The Golden rule solves challenges at Cedar Valley Elementary School

Getting off the “School Improvement List” is a tricky thing. But Cedar Valley Elementary School has taken a significant step toward moving off that list with the results from the Measurement of Student Progress — the standardized test for students in third through eighth grade — for this past spring. The results were released by the state Office of the Superintendent for Public Instruction at the end of August.

Getting off the “School Improvement List” is a tricky thing.

But Cedar Valley Elementary School has taken a significant step toward moving off that list with the results from the Measurement of Student Progress — the standardized test for students in third through eighth grade — for this past spring. The results were released by the state Office of the Superintendent for Public Instruction at the end of August.

When Chad Golden, the principal of Cedar Valley, arrived at the school last fall the elementary school of about 300 students was in trouble. Students hadn’t met Adequate Yearly Progress across the board in math, he explained, and students in select groups such as low income had also struggled in math.

As a result, Cedar Valley was in Step Two of AYP, meaning that students had the choice of going to another school.

“You get that feeling of a failing school, which can really be tough to break through,” Golden said. “The biggest challenge for me since I’ve been here is that there’s this perception in Timberlane that there are parents who don’t want to have their children here.”

Before he arrived, students had taken the Washington Assessment of Student Learning for the last time, but this spring they took the new MSP which is shorter and offers more multiple choice questions in an effort to battle what experts dub as “test fatigue” that can make the standardized exams that much more difficult.

“Some of our biggest challenges is the engagement of students outside of school and having the support,” Golden said. “So, that’s what we’ve been working on, trying to conquer that barrier.”

About 54 percent of students at Cedar Valley take advantage of free or reduced price lunches, while 29 percent are in special education classes and 29 percent of students are Hispanic.

With those kinds of demographics, helping students to meet state standards on the annual tests can be tricky, so the first thing to do is figure out a plan as well as find ways to offer youngsters as much support as possible outside of the classroom.

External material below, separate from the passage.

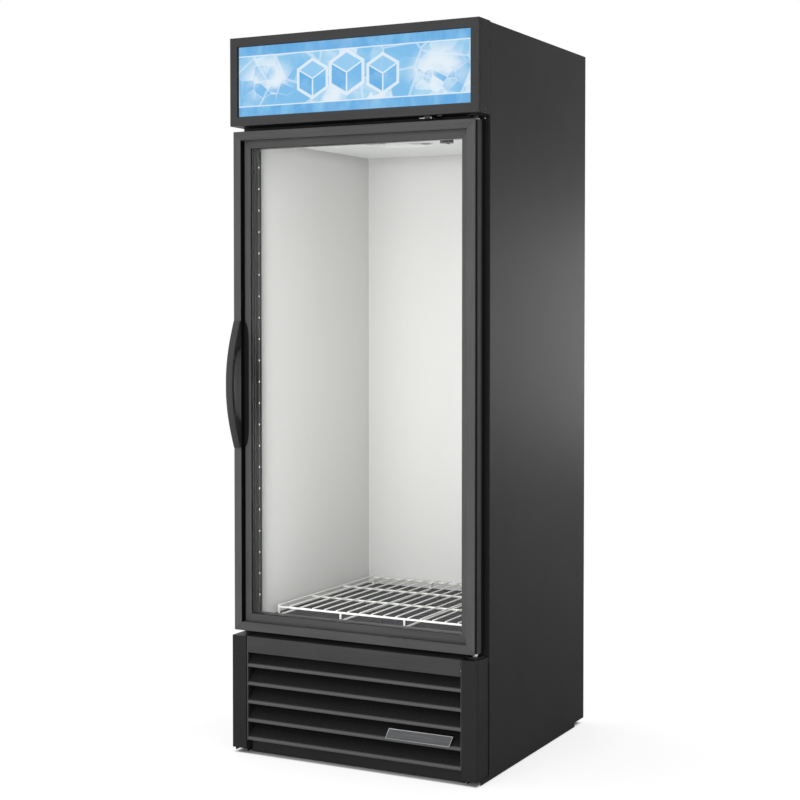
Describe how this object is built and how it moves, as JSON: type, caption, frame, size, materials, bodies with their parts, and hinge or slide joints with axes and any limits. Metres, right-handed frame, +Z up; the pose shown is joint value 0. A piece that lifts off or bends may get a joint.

“We have a very strong partnership with Mountain Vineyard,” Golden said. “Anything we ask of them, they support it.”

Volunteers and staff from Mountain Vineyard Christian Fellowship, which is just a few minutes away by car from Cedar Valley, provide one on one tutoring for students.

In addition, Mountain Vineyard offers a kindergarten preparation program for at-risk students the summer before they start school to help improve skills they’ll need when they arrive at Cedar Valley so they won’t start off behind their peers.

Golden said the school also received a grant from Century 21 that allowed them to offer additional support to students in third through sixth grade during summer so students wouldn’t lose too much ground over the summer.

Mountain Vineyard then focused on kindergarten, first and second graders during the summer, he explained, and just three days into the new school year “we’ve already heard that this made a difference.”

There is a team in place at Cedar Valley that has developed a school improvement plan and they are working with the Kent School District’s school improvement officer and its support team to further address specific needs there.

Another strategy they have employed, Golden said, was what he described as an “ele-middle” model where fifth and sixth graders switch classes much like they will when they get to Cedar Heights Middle School so they are better prepared for that transition.

This has also allowed teachers to specialize in particular areas of curriculum like math, which is an area Golden would like to particularly focus on improving this year.

“We have a great staff and they really care about the kids,” Golden said. “Our focus this year is how do we teach to a student need… if we do it effectively then we’ll really see a huge impact on student achievement.”

Something Golden would like to see expanded to math is an incentive program much like the one they have done, with the help of the PTA, to encourage students to read more.

On the last day of school in June, the top 20 students who tallied the most minutes reading got to toss a whipped cream pie in the faces of their teachers, with the student who read the most given the opportunity to cream Golden.

“One of the thing the school improvement team is working on, because the reading incentive worked so well, what can we do for math,” Golden said. “We did a lot of math professional development last year.”

One thing that got a lot of discussion was trying to approach math lessons differently and finding more ways for students to take apart and put numbers back together, to explore math concepts not just through problem solving numbers or words on a page, but also literally hands on with math concepts.

“That’s one of the main things they’re focused on,” Golden said. “Another thing we’ve started this year is discourse. What we’ve found is that if students just listen to the teacher’s approach or thinking, it’s too narrow, so we’re really working on developing that discourse in the classroom, too, as well as teamwork and collaboration where students are working together and learning from one another.”

While it’s great to have made progress with the latest round of standardized tests, Golden said, there is still more work to do.

“I was saying to the staff, ‘It’s great that we met it one year, but, the second year is going to be tougher,’” he said. “You have to make it two years in a row in order to get off the school improvement list.”

The staff at Cedar Valley, Golden explained, will continue to look not just inside the building but outside to get the job done.

“Overall, for us, it really is the partnerships,” he said. “Everyone coming together working on student’s needs.”